2nd Minister of Health and Social Protection of Colombia
- In office 24 January 2011 – 3 September 2012
- President: Juan Manuel Santos Calderón
- Preceded by: Mauricio Santa María Salamanca
- Succeeded by: Alejandro Gaviria Uribe

Personal details
- Born: Beatriz Londoño Soto 1959 (age 66–67) Medellín
- Spouse: Alonso Bravo Escobar
- Children: María Bravo Londoño
- Alma mater: Pontifical Bolivarian University (MBBS, 1982); Harvard School of Public Health (MPH, 1990);
- Profession: Physician

= Beatriz Londoño =

Colombian physician and administrative politician

Beatriz Londoño Soto (born 1959) is a Colombian physician and administrative politician who previously served as the Ambassador of Colombia to Switzerland and as the 2nd Minister of Health and Social Protection of Colombia in the Administration of President Juan Manuel Santos Calderón.

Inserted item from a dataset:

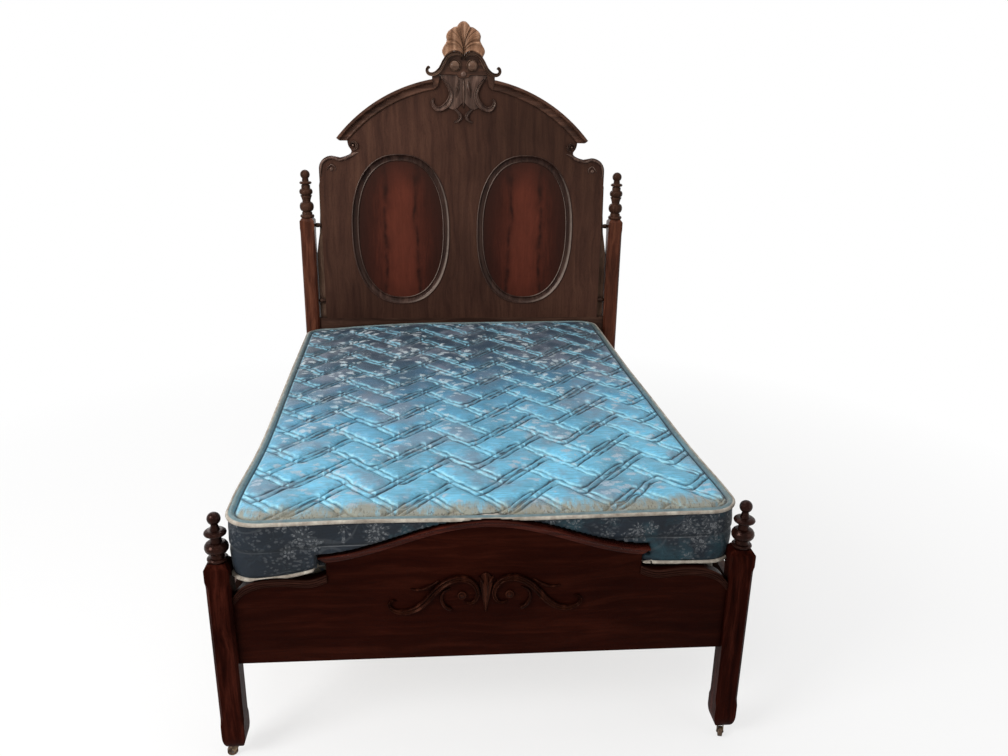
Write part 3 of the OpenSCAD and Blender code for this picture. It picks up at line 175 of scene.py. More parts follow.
# Polished wood: growth bands, pores, broad patches of tone, painted shade in the hollows, edges painted paler
# as wear and as painted highlight on the ridges, and on some woods a painted highlight on the slopes that
# face one way
def woodFinish(name, look):
    mat, tree, shader, where = newFinish(name, look.get("rough", 0.4), look.get("specular", 0.45),
                                         look.get("coat", 0.2), look.get("coatRough", 0.25),
                                         tint=look.get("tint", (1, 0.72, 0.58)))
    along = {"x": (0.07, 1, 1), "y": (1, 0.07, 1), "z": (1, 1, 0.07)}[look.get("grain", "z")]
    fine = {"x": (0.03, 1, 1), "y": (1, 0.03, 1), "z": (1, 1, 0.03)}[look.get("grain", "z")]
    drift = noise(tree, where, 3.1, 2)
    bent = add(tree, "VectorMath", operation="MULTIPLY_ADD")
    tree.links.new(drift, bent.inputs[0])
    bent.inputs[1].default_value = (0.05, 0.05, 0.05)
    tree.links.new(where, bent.inputs[2])
    bent = bent.outputs[0]
    bands = noise(tree, stretched(tree, bent, along), look.get("bands", 46), 6, 0.62, 0.5)
    tone = ramp(tree, bands, [(0.3, look["dark"]), (0.5, look["mid"]), (0.7, look["light"])])
    broad = noise(tree, stretched(tree, where, (1, 1, 1), shift=(3, 1, 7)), look.get("patch", 2.6), 3, 0.55)
    tone = blendColour(tree, 1.0, tone, ramp(tree, broad, [(0.3, (0.62,) * 3), (0.7, (1.3,) * 3)]),
                       "MULTIPLY")
    pores = noise(tree, stretched(tree, bent, fine), look.get("pores", 900), 2, 0.6)
    pit = span(tree, pores, 0.56, 0.68)
    tone = blendColour(tree, maths(tree, "MULTIPLY", pit, look.get("poreTone", 0.45)), tone,
                       tuple(c * 0.25 for c in look["dark"]))
    # painted shade: the wood is darkened where ambient occlusion finds hollows and parts that meet
    hollow = add(tree, "AmbientOcclusion", samples=4, Distance=look.get("hollow", 0.018))
    shade = span(tree, hollow.outputs["AO"], 0.25, 0.95)
    tone = blendColour(tree, maths(tree, "MULTIPLY", maths(tree, "SUBTRACT", 1.0, shade),
                                   look.get("hollowShade", 0.75)), tone, tuple(c * 0.22 for c in look["dark"]))
    # edges painted paler by pointiness: partly wear, partly painted highlight on the ridges
    if look.get("rubbedAndLit"):
        point = tree.nodes.new("ShaderNodeNewGeometry").outputs["Pointiness"]
        worn = span(tree, maths(tree, "ADD", point, maths(tree, "MULTIPLY", broad, 0.02)), 0.515, 0.56)
        tone = blendColour(tree, maths(tree, "MULTIPLY", worn, look["rubbedAndLit"]), tone, look["light"])
    tree.links.new(tone, shader.inputs["Base Color"])
    dull = maths(tree, "ADD", look.get("rough", 0.4) - 0.08,
                 maths(tree, "ADD", maths(tree, "MULTIPLY", bands, 0.12),
                       maths(tree, "MULTIPLY", pit, 0.25)))
    tree.links.new(dull, shader.inputs["Roughness"])
    skin = maths(tree, "ADD", maths(tree, "MULTIPLY", bands, 0.5), maths(tree, "MULTIPLY", pit, -1.0))
    if look.get("worn"):
        # painted highlight: the slopes that face left and up are painted paler, as light from the upper left
        # would leave them
        facing = add(tree, "VectorMath", operation="DOT_PRODUCT")
        tree.links.new(tree.nodes.new("ShaderNodeTexCoord").outputs["Normal"], facing.inputs[0])
        facing.inputs[1].default_value = look["litWay"]
        share = span(tree, facing.outputs["Value"], 0.3, 0.72, 0.0, 0.85)
        share = maths(tree, "MULTIPLY", share, span(tree, noise(tree, where, 30, 3), 0.3, 0.55, 0.7, 1.0))
        tone = blendColour(tree, share, tone, look["worn"])
        tree.links.new(tone, shader.inputs["Base Color"])
    if look.get("tooled"):
        marks = noise(tree, where, 160, 3, 0.6, 0.4)
        skin = maths(tree, "ADD", skin, maths(tree, "MULTIPLY", marks, look["tooled"]))
    roughen(tree, shader, skin, 0.0004, look.get("bump", 0.5))
    return mat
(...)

She had previously served as Deputy Minister of Health and Welfare under the administration of her predecessor from 2010 to 2011, and as Director of the Colombian Family Welfare Institute from 2002 to 2006.

==Ambassadorship==
On 19 March 2013 President Juan Manuel Santos Calderón appointed Londoño Ambassador of Colombia to Switzerland. She presented her Letters of Credence to the President of the Swiss Confederation, Ueli Maurer, and the Federal Chancellor of Switzerland, Corina Casanova, at a ceremony at the Federal Palace on 26 March 2013.